Welcome! Some videos under the video bar may not represent our views. Your views and comments are invited. Want to follow updates? click on the 'follow this blog' button.

Thursday, September 13, 2012


A Rational Critique of Marxism and Communism - XIII

(Selected Passages from the book:
“Politics Power and Parties” by M. N. Roy-3)
1.   “Democracy started from the two admirable principles of individual freedom and of popular sovereignty. But having started from those unexceptionable principles, in practice democracy immediately deviated from those principles. We do not have to examine only the record of parliamentary democracy in the 19th century. We may go all the way back to the man who has been recognized in history as the prophet of modern democracy, to discover that democracy, however well conceived, was born with a crippling defect, because of which it never got a fair chance. That prophet was the French philosopher Rousseau, who is credited with having developed the ideal of democracy. Like all the leaders of the French Revolution, Rousseau also drew his inspiration from the experience of ancient Greece.

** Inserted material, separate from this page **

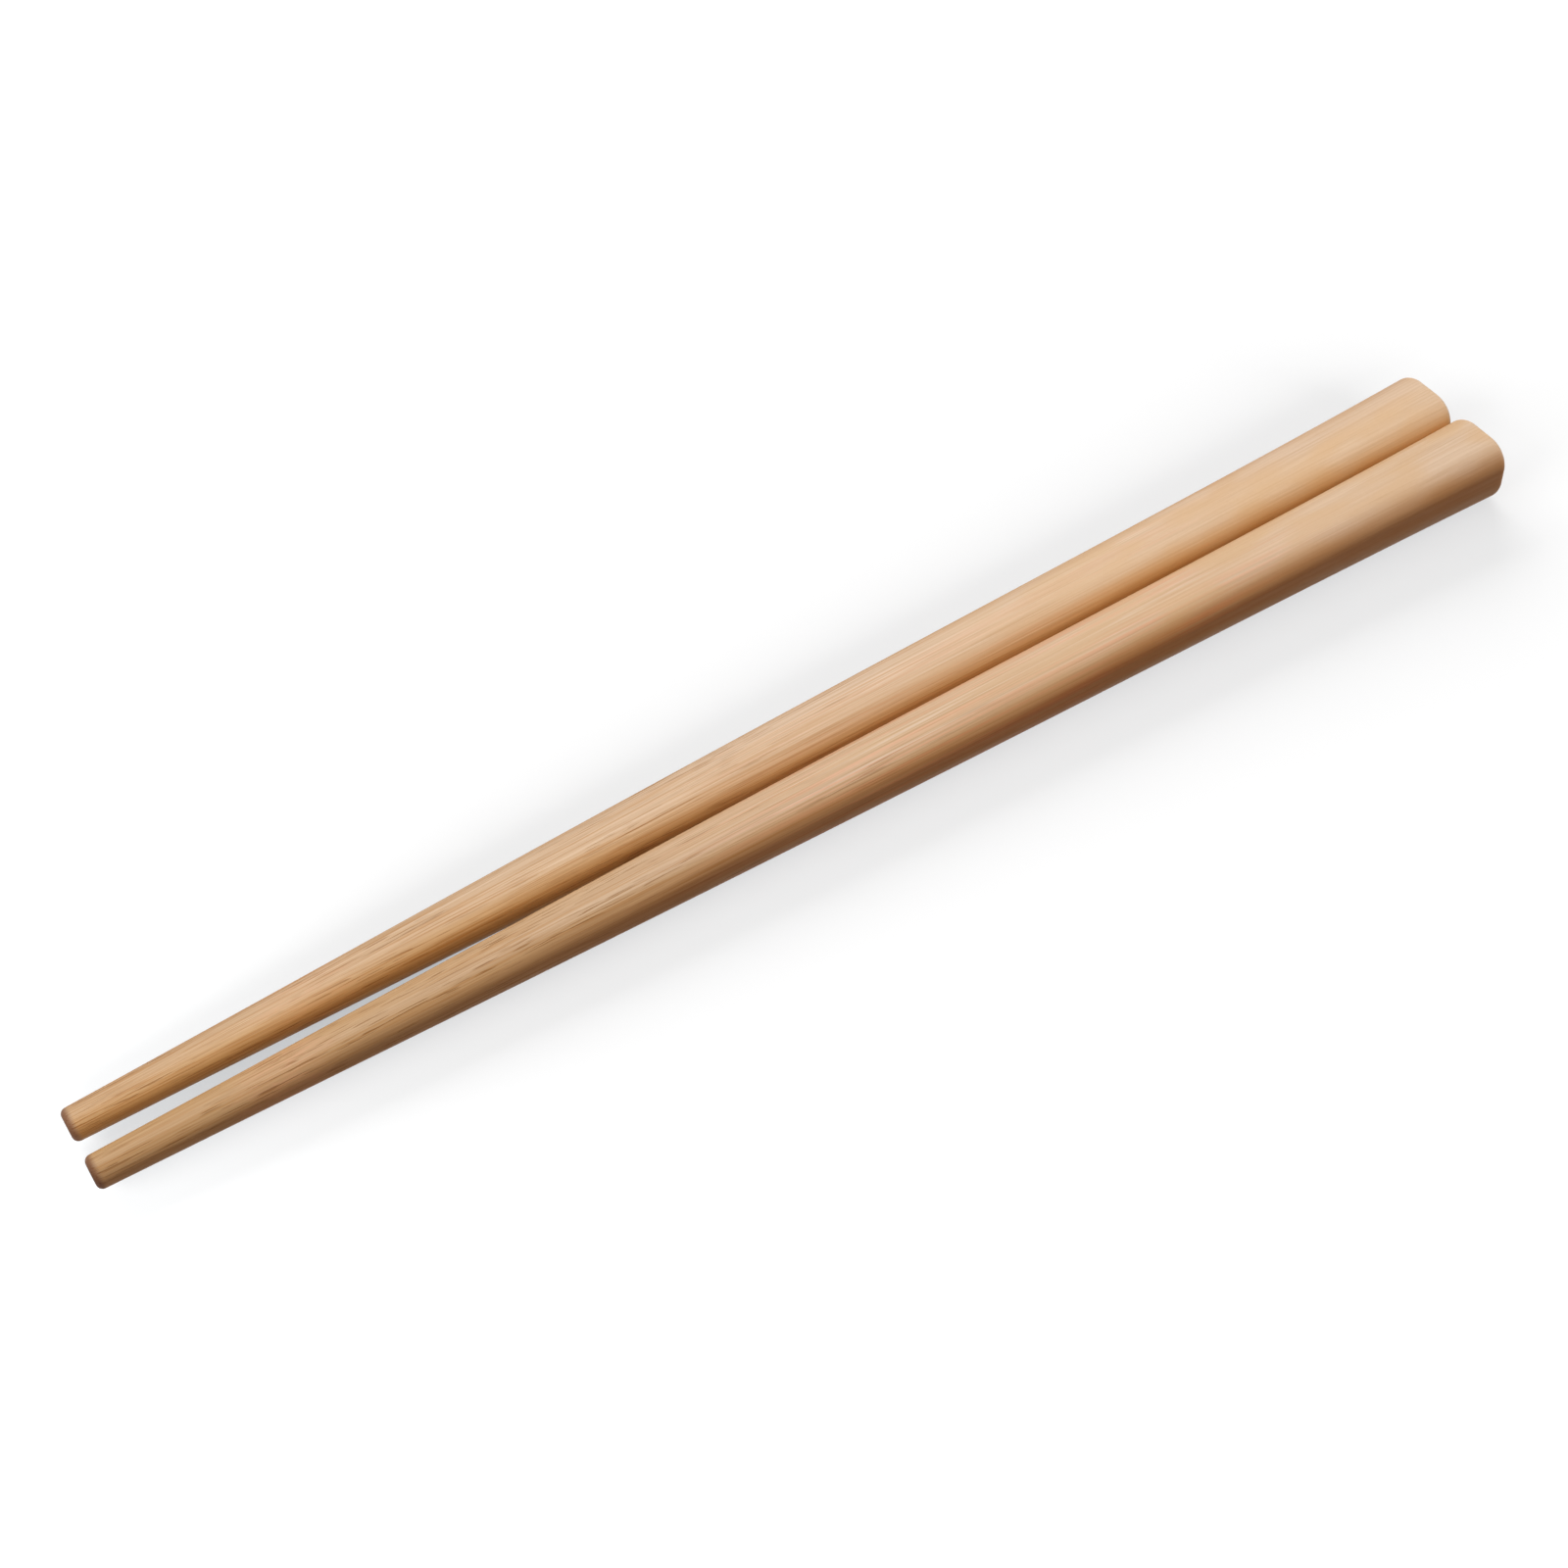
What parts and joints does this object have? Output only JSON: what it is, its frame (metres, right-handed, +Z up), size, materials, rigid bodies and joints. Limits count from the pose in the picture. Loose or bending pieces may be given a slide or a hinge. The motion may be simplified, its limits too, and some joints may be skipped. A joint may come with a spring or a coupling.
{
  "type": "pair of chopsticks",
  "caption": "Plain wooden chopsticks lying side by side for picking up food, each tapering from a rounded square butt to a round tip.",
  "frame": {"origin": "on the table under the middle of the pair's bounding box", "axes": "+X runs from the thin tips to the thick butts, +Z up from the table, +Y from the near stick to the far stick"},
  "size_m": [0.18, 0.019, 0.0086],
  "materials": {
    "pale_wood": "smooth sanded bamboo with fine straight grain, thinly oiled, satin"
  },
  "bodies": {
    "root": {"near_chopstick": "pale_wood", "far_chopstick": "pale_wood"}
  },
  "joints": []
}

The idea of democracy, including its name, was derived from there. The ideal of democracy, as the early leaders of the French Revolution conceived it, was the direct democracy of ancient Greece. There, democracy had been practiced in small City Republics, inhabited perhaps by no more than ten to twenty- thousand people. Since it could not be practiced in 18th century Europe, where States consisted of entire countries inhabited by millions of people, Rousseau immediately came up against this fact, which was irreconcilable with the practice of direct democracy as it had been practiced in Greece; and yet, if democracy was ever to be practiced, it must indeed be direct democracy, to the largest possible extent.
Hence it was necessary to find new ways and means to practice democracy. Rousseau was a man of great imagination. He was rather a dreamer and a poet than a political thinker. Giving reign to his imagination, he arrived at the conception of a General Will, and devised a system by which the General Will of a people could be ascertained. Any institution which could claim to embody the General Will, should be considered as a democratic institution.

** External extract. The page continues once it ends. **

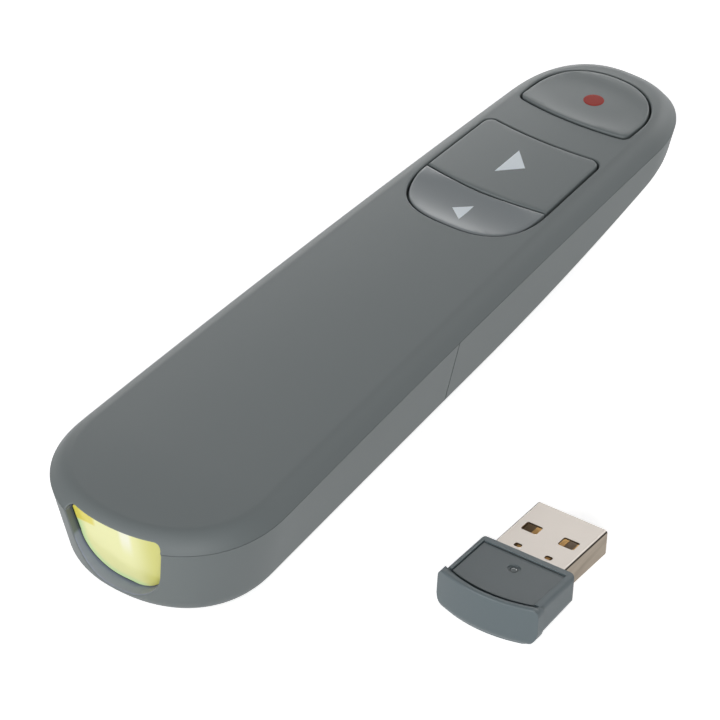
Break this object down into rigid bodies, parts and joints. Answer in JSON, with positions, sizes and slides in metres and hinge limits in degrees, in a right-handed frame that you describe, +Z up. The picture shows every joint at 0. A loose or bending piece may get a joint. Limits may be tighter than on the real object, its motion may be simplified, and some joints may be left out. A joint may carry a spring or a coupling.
{
  "type": "wireless presentation clicker",
  "caption": "Handheld presentation clicker with page and laser keys, a tail lens, a sliding battery door and a separate USB receiver.",
  "frame": {"origin": "on the flat underside of the front shell, on the centre line, 70 mm from the tail tip and so about half way along the clicker", "axes": "+Z up out of the keys, +Y along the clicker from the tail lens to the laser end, +X to the right of someone who points it"},
  "size_m": [0.0734, 0.1378, 0.0178],
  "materials": {
    "soft_grey": "soft-touch matte",
    "key_grey": "fine matte",
    "receiver_grey": "satin",
    "lens_yellow": "mirror coated",
    "window_smoke": "clear smoke",
    "inner_black": "moulded",
    "board_green": "solder mask",
    "chip_black": "moulded",
    "contact_nickel": "nickel plated",
    "plug_steel": "bright stamped",
    "gold_contact": "gold plated",
    "barrel_brass": "turned",
    "laser_glass": "polished",
    "cell_copper": "gloss sleeve",
    "screw_steel": "zinc plated"
  },
  "bodies": {
    "remote": {"top_cover": "soft_grey", "front_shell": "soft_grey", "laser_window": "window_smoke", "next_switch": "chip_black", "back_switch": "chip_black", "laser_switch": "chip_black", "circuit_board": "board_green", "radio_chip": "chip_black", "crystal": "contact_nickel", "laser_barrel": "barrel_brass", "laser_lens": "laser_glass", "laser_diode": "contact_nickel", "battery_tray": "inner_black", "left_battery": "cell_copper", "right_battery": "cell_copper", "bridge_contact": "contact_nickel", "positive_contact": "contact_nickel", "negative_contact": "contact_nickel", "rear_spring": "contact_nickel", "front_spring": "contact_nickel", "case_screws": "screw_steel", "tray_screws": "screw_steel"},
    "next_button": {"next_key": "key_grey", "next_plunger": "inner_black"},
    "back_button": {"back_key": "key_grey", "back_plunger": "inner_black"},
    "laser_button": {"laser_key": "key_grey", "laser_plunger": "inner_black"},
    "door": {"battery_door": "soft_grey", "tail_lens": "lens_yellow"},
    "receiver": {"receiver_housing": "receiver_grey", "receiver_lid": "receiver_grey", "receiver_light": "window_smoke", "usb_shell": "plug_steel", "usb_tongue": "inner_black", "usb_contacts": "gold_contact", "receiver_board": "board_green", "receiver_chip": "chip_black"}
  },
  "joints": [
    {"name": "next_press", "type": "slide", "parent": "remote", "child": "next_button", "axis": [0, 0, -1], "range_m": [0, 0.0004], "stiffness_N_per_m": 3000, "springref_m": -0.0001},
    {"name": "back_press", "type": "slide", "parent": "remote", "child": "back_button", "axis": [0, 0, -1], "range_m": [0, 0.0004], "stiffness_N_per_m": 3000, "springref_m": -0.0001},
    {"name": "laser_press", "type": "slide", "parent": "remote", "child": "laser_button", "axis": [0, 0, -1], "range_m": [0, 0.0004], "stiffness_N_per_m": 3000, "springref_m": -0.0001},
    {"name": "door_slide", "type": "slide", "parent": "remote", "child": "door", "axis": [0, -0.9998, -0.0209], "range_m": [0, 0.07]},
    {"name": "receiver_lift", "type": "slide", "parent": "remote", "child": "receiver", "axis": [0, 0, 1], "range_m": [0, 0.06]}
  ]
}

Starting from the conception of individual freedom, Rousseau admitted that every member of a community had individual interests, and when in operation, the individual interests of all the members of the community cancelled each other. But apart from their individual interests, according to Rousseau’s theory of the origin of society in a social contract, the members of a community alienated their individual interests and pledged themselves to work for the common interest. Once individual interests have cancelled each other, there remains a residue of general interest based on the surrender of individual rights, and out of that surrender emerged the concept of the General Will.

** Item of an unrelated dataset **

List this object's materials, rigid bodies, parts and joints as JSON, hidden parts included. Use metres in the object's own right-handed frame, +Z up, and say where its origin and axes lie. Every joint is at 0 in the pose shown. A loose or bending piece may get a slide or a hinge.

This concept was fraught with dangerous consequences. When democracy was to be introduced in the post-revolutionary period, that is, after the defeat of Napoleon, this metaphysical concept of a General Will, interpreted in political terms, took the form of the delegation of power from the people to some other agencies. But already during the French Revolution, the dangerous significance of this doctrine of the General Will made itself felt, and it was on the claim that he represented the General Will of the French people that Robespierre tried to establish a dictatorship through the terroristic regime which practically destroyed the positive outcome of the French Revolution” (Pages:50, 51)
2.   “On the one hand, we have the mass of people, and on the other, we have parties. The individual man and his judgment, his discretion and will are nowhere in the picture. Appeals are not made to individual voters and their power of reasoning, but to the sentiment of masses. The purpose of election propaganda is to create a state of mass hysteria, to create either hatred for one or bias in favour of some other party. Consequently, when the time comes for the sovereign people to make the crucial decision of selecting persons who can be entrusted with their fate for a period of four or five years, the electorate is in a state where no discriminating judgment is at all possible, whipped up into a state of frenzy and driven like cattle to the polling stations to cast their votes. With music, brass-bands, flags and shouting, the judgment of the people is dulled and benumbed; they are placed under some spell, and in that condition they are asked to decide their fate. This is naturally more so in backward countries, but on principle it is the same everywhere.
On the other hand, when votes are canvassed for a party, once the popular vote brings a man to the parliament, his responsibility is not to the people who vote for him, but to the party machinery which has ensured his election by supplying the money and the brass-band.”(Page:53)
3.   “The first criticism of this formal democracy was offered by Socialists. From the time of Karl Marx, they pointed out these defects and deficiencies of parliamentary democracy, and came to the conclusion that parliamentary democracy degenerated in this way not because of its internal contradictions or the discrepancy between theory and practice, but because it is only an instrument for one particular class to establish its dictatorship. The corollary suggests itself logically: Since formal democracy is the dictatorship of one class, therefore the other classes or the class which are suppressed and exploited are entitled to overthrow the dictatorship of the oppressing and exploiting class and establish its own dictatorship. In course of time, this alternative came to be advocated by the “revolutionary” communist school of Marxists; the “reformist” Socialists, however, did not accept it and maintained that dictatorship was not inherent in Karl Marx’s teachings.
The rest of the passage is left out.